17th-18th century, Tibet, Vajrapani, bronze with traces of gilding, coral and rock crystal inlay, private collection, photo on Auctionata .

Nilamba/Nilambadhara Vajrapani has the same morphology but he always holds a bell in his left hand. He normally stands on one or two victims.

16th-17th century, Tibet, Mahachakra (or Nilambara?) Vajrapani and consort, gilt and polychrome zitan (red sandalwood), private collection, photo on Sotheby’s .

Unlike the mahacakra form, which has 3 to 4 heads and 4 or 6 arms, the above looks like nilambara Vajrapani, but accompanied by his consort, who holds a skull cup full of blood and a flaying knife.

Tibet, Maitreya – various postures (6)

12th-13th century, Tibet or Western Himalayas, Maitreya, bronze with silver inlay, private collection, photo on Christie’s .

Unique in its kind, this early sculpture of bodhisattva Maitreya (identified by the large stupa at the front of his crown) depicts him seated with his right leg pendent, atop a lotus seat now lost, his serene and harmonious Tibetan facial features enhanced by large floral earrings and flowing ribbons, his urna, sacred thread, and necklace inlaid with silver in the Pala Indian fashion. 

He wears a Nepalese-style sash drawn tightly across his chest, a long dhoti, both decorated with a stippled and incised pattern – a practice associated with Western Tibet – and a scarf or sash passing over his left arm.
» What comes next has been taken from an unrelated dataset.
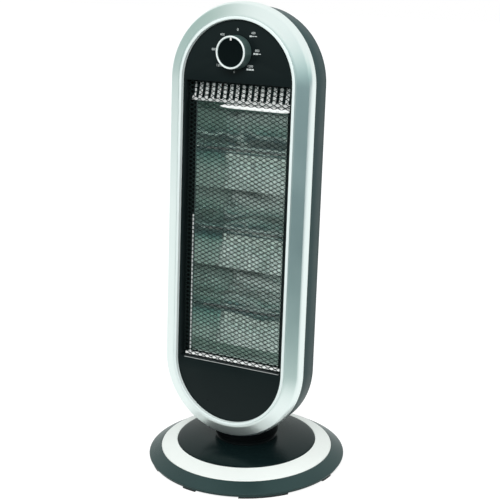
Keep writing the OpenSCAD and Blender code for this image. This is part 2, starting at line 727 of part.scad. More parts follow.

There is an non-identified object in his right hand, and he may have had an other attribute in the left one.

14th century, Tibet, Maitreya, (copper alloy with coral inlay), private collection, photo on Himalayan Art Resources .

Maitreya seated with his legs locked, his hands ‘turning the wheel of dharma‘, flanked by blue lotuses, one of them supporting a ritual water pot (kundika). His Pala-style chignon is barely visible behind the tall five-leaf crown with rosettes and ribbons so typical of a group of 13th and 14th century Tibetan non-gilt brass works that feature elegant figures with a bodhisattva appearance.

14th-15th century, Tibet, Maitreya, gilt copper alloy with stone inlay, private collection, photo on Sotheby’s .

When seated, Maitreya may make the fear-allaying gesture with his right hand while the left one is in the meditation gesture or holds a champaka flower or branch.

14th-15th c., Tibet, Maitreya, gilt copper alloy with stone inlay, private collection, photo on Sotheby’s as before, lot 325.

The ritual water pot is sometimes placed to his right

15th century, Tibet, Tsang province atelier, Maitreya, silver (on a separate copper alloy base and with gilt and turquoise-inlaid parts), private collection, photo on Himalayan Art Resources .

This rare silver one has a stupa finial on his chignon.

16th century, Tibet, Sonam Gyaltsen & atelier, Maitreya, gilt metal, private collection, photo on Himalayan Art Resources .

Maitreya seated with both legs pendent, his feet placed on a large lotus atop the platform that supports his throne. When in this posture, he often has an elongated trunk, and particularly so in this case. His face is painted with cold gold and pigments.

17th-18th century, Tibet, Maitreya, gilt bronze, private collection, photo on Christie’s .

15th century, Tibet, Maitreya, gilt metal with stone inlay, private collection, photo on HAR.

Maitreya standing, his right hand in the gesture of debate (tip of the forefinger on the tip of the thumb), his left hand held down palm out in the gesture of supreme generosity. The lotus to his left supports a kundika.